There was no confirmation of any Taliban killed or wounded, though three suspected fighters were detained for questioning.

The joint operation between ANA and Canadian forces was meant to be a raid on a mud compound near the main highway.

"The Taliban attack from this place every two days or so, hitting civilian trucks and our supply convoys," said Fortin. 

FAILED TRAP

"What we wanted to do was disrupt them by setting a trap, but we were compromised and took heavy fire and had to pull back."

The Canadians called in armoured support from its Quick reaction Force, consisting of more than a dozen armoured vehicles, while U.S. Humvees and U.S. Rangers also provided back-up. Artillery sent in smoke cover and U.S. Apache helicopters clattered overhead.

Fortin estimated there were between 10 to 15 Taliban fighters.

"They used mounted machineguns, RPGs (rocket propelled grenades) and 82-millimeter recoilless rifles," said Fortin.

It was the twenty-third such "contact" of the past month, he added.
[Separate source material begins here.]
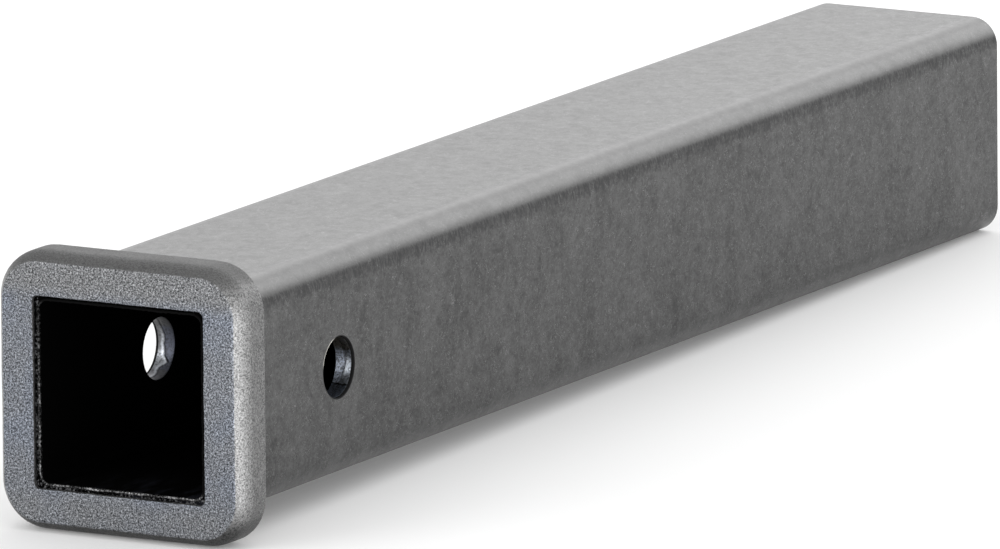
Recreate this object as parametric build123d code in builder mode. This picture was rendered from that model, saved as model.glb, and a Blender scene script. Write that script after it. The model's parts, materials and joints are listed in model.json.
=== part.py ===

"It's not finished," he said. "I'm just glad our guy was ok." (Finbarr O'Reilly is a Reuters photographer embedded with Canadian troops)
More on link


----------



## HItorMiss (24 Oct 2007)

I hated HOWZ-E-MADAD..... It never felt right even though we did not have a significant contact there we knew they were all over the place, I credit the Tanks for keeping them in their holes.

Gap article link not working.


----------



## GAP (24 Oct 2007)

fixed


----------



## HItorMiss (24 Oct 2007)

Although I am not a huge fan of pics like this I find this one to be telling, And a well a little to close to home







Take a look and have a nice long think on it.


 EDIT:Added the photo and not the link, should it not be appropriate Mods please remove.


----------



## RHFC_piper (24 Oct 2007)

HitorMiss said:
			
		

> Although I am not a huge fan of pics like this I find this one to be telling, And a well a little to close to home



indeed...     it incited a bit of an anxiety attack...


----------



## Haggis (24 Oct 2007)

HitorMiss said:
			
		

> Although I am not a huge fan of pics like this I find this one to be telling, And a well a little to close to home
> 
> Take a look and have a nice long think on it.



I agree with you and RHFC_Piper:  Knowing the story behind the photo is chilling.  The bright side is that the story also details how his buddies looked after him and he was not seriously wounded.



> ... should it not be appropriate Mods please remove.



Being that the photo is already in the public domain, I don't see any doubt as to it's relevance in this thread.


----------



## MikeM (24 Oct 2007)

That photo is on the front page of a lot of Papers... and only brings back a lot of memories, the above posts say it right, take a look and have a long ponder about it.


----------



## jollyjacktar (24 Oct 2007)

I am glad that he made out ok in the end.  Was'nt his time.  I hope that all the boys remaining make it home at the end of the Roto.


----------



## Kendrick (24 Oct 2007)

I'm knocking on wood.  I seem to have a knack of not being there when I'm supposed to when stuff happens...


----------



## Greymatters (25 Oct 2007)

While my heart goes out to the soldier in this photo on a variety of levels, a sharp anti-war propogandist can spin that photo negatively with little effort...


----------



## bilton090 (25 Oct 2007)

RHFC_piper said:
			
		

> indeed...     it incited a bit of an anxiety attack...


             I hear you piper, took my breath away,heart still pounding


----------